Written problem - Begin at the first line and end at the line containing "edge_round = 0.5". Extract exactly those lines.

Dataset excerpt -
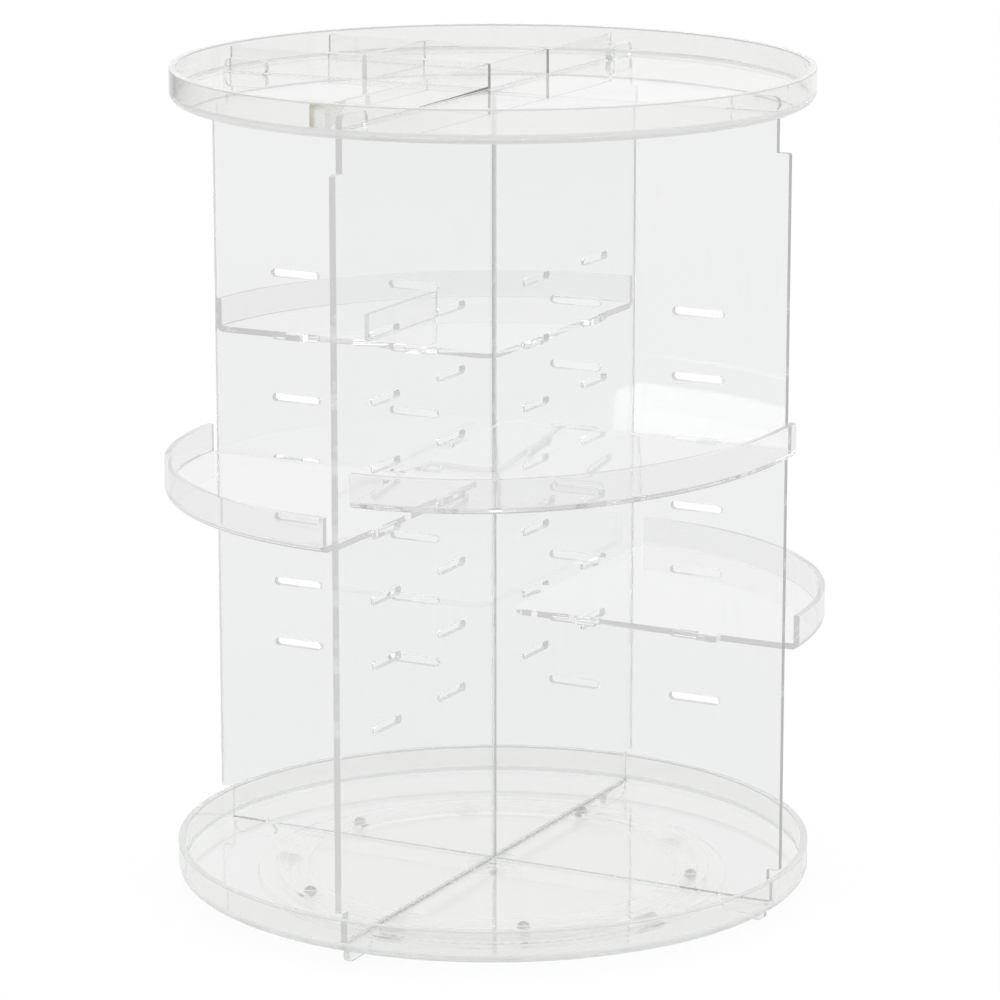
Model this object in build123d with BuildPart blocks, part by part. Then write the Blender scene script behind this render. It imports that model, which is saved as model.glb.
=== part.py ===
"""Clear acrylic revolving tower for cosmetics: two crossed slotted panels between two round
trays, four quarter round shelves hooked into the slots, and a ball turntable below."""

import os
from math import cos, radians, sqrt, tan

from build123d import *

os.makedirs("parts", exist_ok=True)

# Round trays
base_tray_radius = 117.5
top_tray_inset = 1.0         # the top tray's radius is this much less than the base tray's
tray_height = 12.3
tray_floor = 2.5
rim_thickness = 2.3
rim_outer_round = 4.0        # between the rim's outside and the underside
rim_inner_round = 1.0        # between the rim's inside and the floor
edge_round = 0.5             # softened edges of moulded pieces

# Crossed panels
panel_thickness = 2.5
panel_height = 286.2         # from the base tray's floor to the top tray's underside
panel_rim_inset = 0.1        # from the base tray's outside to a panel's upright edge
panel_foot_gap = 2.6         # from the base tray's rim to the panel's foot inside it
panel_foot_height = 12.0
panel_corner_round = 0.8
lap_clearance = 0.05         # between one panel and the cut in the other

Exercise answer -
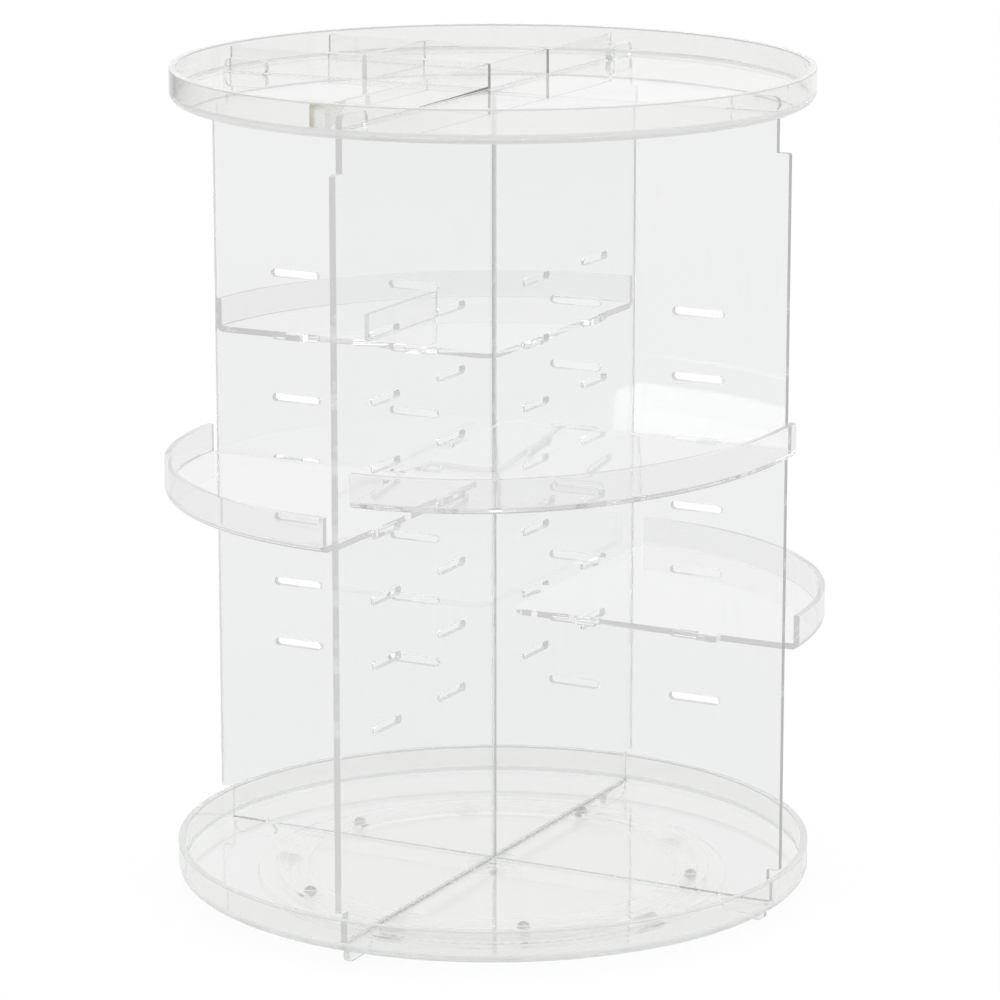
Model this object in build123d with BuildPart blocks, part by part. Then write the Blender scene script behind this render. It imports that model, which is saved as model.glb.
=== part.py ===
"""Clear acrylic revolving tower for cosmetics: two crossed slotted panels between two round
trays, four quarter round shelves hooked into the slots, and a ball turntable below."""

import os
from math import cos, radians, sqrt, tan

from build123d import *

os.makedirs("parts", exist_ok=True)

# Round trays
base_tray_radius = 117.5
top_tray_inset = 1.0         # the top tray's radius is this much less than the base tray's
tray_height = 12.3
tray_floor = 2.5
rim_thickness = 2.3
rim_outer_round = 4.0        # between the rim's outside and the underside
rim_inner_round = 1.0        # between the rim's inside and the floor
edge_round = 0.5             # softened edges of moulded pieces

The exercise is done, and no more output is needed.